** Work to do **
Write out exactly the lines below that run from the one containing "tongue_width, tongue_height, tongue_length" through the one containing "points = [vertex.co", both included, with no other lines.

** Given information **
[Start]

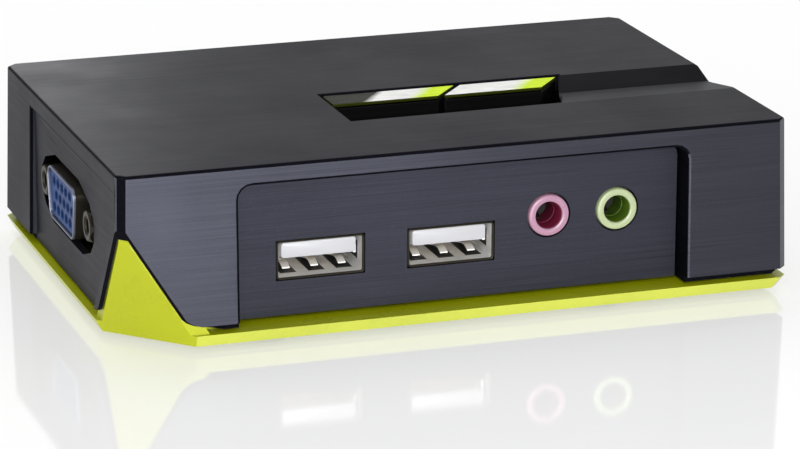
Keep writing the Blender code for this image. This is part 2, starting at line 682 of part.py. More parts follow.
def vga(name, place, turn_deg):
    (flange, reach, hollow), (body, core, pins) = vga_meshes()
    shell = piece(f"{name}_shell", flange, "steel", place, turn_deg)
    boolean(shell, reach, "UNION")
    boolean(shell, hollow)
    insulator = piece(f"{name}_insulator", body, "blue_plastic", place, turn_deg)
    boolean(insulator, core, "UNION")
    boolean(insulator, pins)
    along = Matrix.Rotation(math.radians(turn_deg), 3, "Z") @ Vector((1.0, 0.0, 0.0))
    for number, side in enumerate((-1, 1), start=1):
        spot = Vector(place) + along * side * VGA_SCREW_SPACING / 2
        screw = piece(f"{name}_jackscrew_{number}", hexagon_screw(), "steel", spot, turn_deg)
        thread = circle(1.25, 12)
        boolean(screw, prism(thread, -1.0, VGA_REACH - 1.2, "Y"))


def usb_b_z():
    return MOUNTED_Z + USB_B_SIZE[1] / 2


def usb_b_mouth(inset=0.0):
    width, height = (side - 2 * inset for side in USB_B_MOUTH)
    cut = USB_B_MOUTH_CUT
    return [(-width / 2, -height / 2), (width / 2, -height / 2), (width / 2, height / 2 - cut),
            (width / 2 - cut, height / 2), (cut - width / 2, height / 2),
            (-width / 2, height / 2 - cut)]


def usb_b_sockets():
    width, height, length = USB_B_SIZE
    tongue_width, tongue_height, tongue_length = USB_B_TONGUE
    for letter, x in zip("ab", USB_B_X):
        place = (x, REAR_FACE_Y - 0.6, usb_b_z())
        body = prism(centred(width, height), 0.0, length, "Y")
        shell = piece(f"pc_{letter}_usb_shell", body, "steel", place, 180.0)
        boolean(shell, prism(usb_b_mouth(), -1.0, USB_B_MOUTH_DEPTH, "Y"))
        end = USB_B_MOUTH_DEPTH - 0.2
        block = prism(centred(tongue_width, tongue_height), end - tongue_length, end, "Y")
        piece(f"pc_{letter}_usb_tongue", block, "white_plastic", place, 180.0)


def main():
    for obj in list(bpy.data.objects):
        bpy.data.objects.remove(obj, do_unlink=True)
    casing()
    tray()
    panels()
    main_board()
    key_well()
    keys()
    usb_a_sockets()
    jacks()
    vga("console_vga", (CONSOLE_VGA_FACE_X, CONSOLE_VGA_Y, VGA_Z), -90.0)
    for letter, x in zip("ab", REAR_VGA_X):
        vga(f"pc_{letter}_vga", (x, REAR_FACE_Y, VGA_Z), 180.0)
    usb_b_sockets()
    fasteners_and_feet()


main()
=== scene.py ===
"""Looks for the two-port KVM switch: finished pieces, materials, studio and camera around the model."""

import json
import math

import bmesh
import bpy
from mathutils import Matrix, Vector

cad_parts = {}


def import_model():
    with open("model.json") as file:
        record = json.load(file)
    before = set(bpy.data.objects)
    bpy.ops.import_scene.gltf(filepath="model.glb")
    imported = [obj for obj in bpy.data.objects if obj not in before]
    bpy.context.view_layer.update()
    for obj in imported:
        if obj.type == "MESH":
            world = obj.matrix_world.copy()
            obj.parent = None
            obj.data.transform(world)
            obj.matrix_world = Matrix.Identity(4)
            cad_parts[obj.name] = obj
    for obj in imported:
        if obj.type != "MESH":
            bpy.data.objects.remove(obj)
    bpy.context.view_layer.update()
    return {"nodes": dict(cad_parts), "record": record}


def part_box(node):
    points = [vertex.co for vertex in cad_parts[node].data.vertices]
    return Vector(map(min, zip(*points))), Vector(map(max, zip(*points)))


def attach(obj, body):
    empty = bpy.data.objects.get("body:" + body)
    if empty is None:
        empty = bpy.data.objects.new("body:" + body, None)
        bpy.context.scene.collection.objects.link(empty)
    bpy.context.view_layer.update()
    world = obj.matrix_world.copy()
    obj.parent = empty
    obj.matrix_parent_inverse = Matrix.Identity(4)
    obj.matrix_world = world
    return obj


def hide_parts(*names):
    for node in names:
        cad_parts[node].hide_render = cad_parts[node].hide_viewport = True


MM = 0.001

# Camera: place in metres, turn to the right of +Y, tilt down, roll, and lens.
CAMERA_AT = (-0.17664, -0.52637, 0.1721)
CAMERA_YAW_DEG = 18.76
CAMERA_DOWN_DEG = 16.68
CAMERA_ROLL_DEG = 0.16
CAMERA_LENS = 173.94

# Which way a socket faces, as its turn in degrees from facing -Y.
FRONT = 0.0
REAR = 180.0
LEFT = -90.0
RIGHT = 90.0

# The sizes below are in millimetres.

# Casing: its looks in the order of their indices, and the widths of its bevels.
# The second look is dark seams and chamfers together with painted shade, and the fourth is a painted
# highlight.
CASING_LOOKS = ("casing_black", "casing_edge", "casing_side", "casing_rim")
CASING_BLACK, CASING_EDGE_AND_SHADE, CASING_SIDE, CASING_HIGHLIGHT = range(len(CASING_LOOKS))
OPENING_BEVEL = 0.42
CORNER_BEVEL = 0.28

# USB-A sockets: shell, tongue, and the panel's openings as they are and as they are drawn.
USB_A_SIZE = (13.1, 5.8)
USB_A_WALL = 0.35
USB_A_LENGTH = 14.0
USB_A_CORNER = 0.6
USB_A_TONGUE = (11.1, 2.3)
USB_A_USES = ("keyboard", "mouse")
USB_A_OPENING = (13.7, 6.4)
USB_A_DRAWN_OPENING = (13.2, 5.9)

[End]

** Result below **
    tongue_width, tongue_height, tongue_length = USB_B_TONGUE
    for letter, x in zip("ab", USB_B_X):
        place = (x, REAR_FACE_Y - 0.6, usb_b_z())
        body = prism(centred(width, height), 0.0, length, "Y")
        shell = piece(f"pc_{letter}_usb_shell", body, "steel", place, 180.0)
        boolean(shell, prism(usb_b_mouth(), -1.0, USB_B_MOUTH_DEPTH, "Y"))
        end = USB_B_MOUTH_DEPTH - 0.2
        block = prism(centred(tongue_width, tongue_height), end - tongue_length, end, "Y")
        piece(f"pc_{letter}_usb_tongue", block, "white_plastic", place, 180.0)


def main():
    for obj in list(bpy.data.objects):
        bpy.data.objects.remove(obj, do_unlink=True)
    casing()
    tray()
    panels()
    main_board()
    key_well()
    keys()
    usb_a_sockets()
    jacks()
    vga("console_vga", (CONSOLE_VGA_FACE_X, CONSOLE_VGA_Y, VGA_Z), -90.0)
    for letter, x in zip("ab", REAR_VGA_X):
        vga(f"pc_{letter}_vga", (x, REAR_FACE_Y, VGA_Z), 180.0)
    usb_b_sockets()
    fasteners_and_feet()


main()
=== scene.py ===
"""Looks for the two-port KVM switch: finished pieces, materials, studio and camera around the model."""

import json
import math

import bmesh
import bpy
from mathutils import Matrix, Vector

cad_parts = {}


def import_model():
    with open("model.json") as file:
        record = json.load(file)
    before = set(bpy.data.objects)
    bpy.ops.import_scene.gltf(filepath="model.glb")
    imported = [obj for obj in bpy.data.objects if obj not in before]
    bpy.context.view_layer.update()
    for obj in imported:
        if obj.type == "MESH":
            world = obj.matrix_world.copy()
            obj.parent = None
            obj.data.transform(world)
            obj.matrix_world = Matrix.Identity(4)
            cad_parts[obj.name] = obj
    for obj in imported:
        if obj.type != "MESH":
            bpy.data.objects.remove(obj)
    bpy.context.view_layer.update()
    return {"nodes": dict(cad_parts), "record": record}


def part_box(node):
    points = [vertex.co for vertex in cad_parts[node].data.vertices]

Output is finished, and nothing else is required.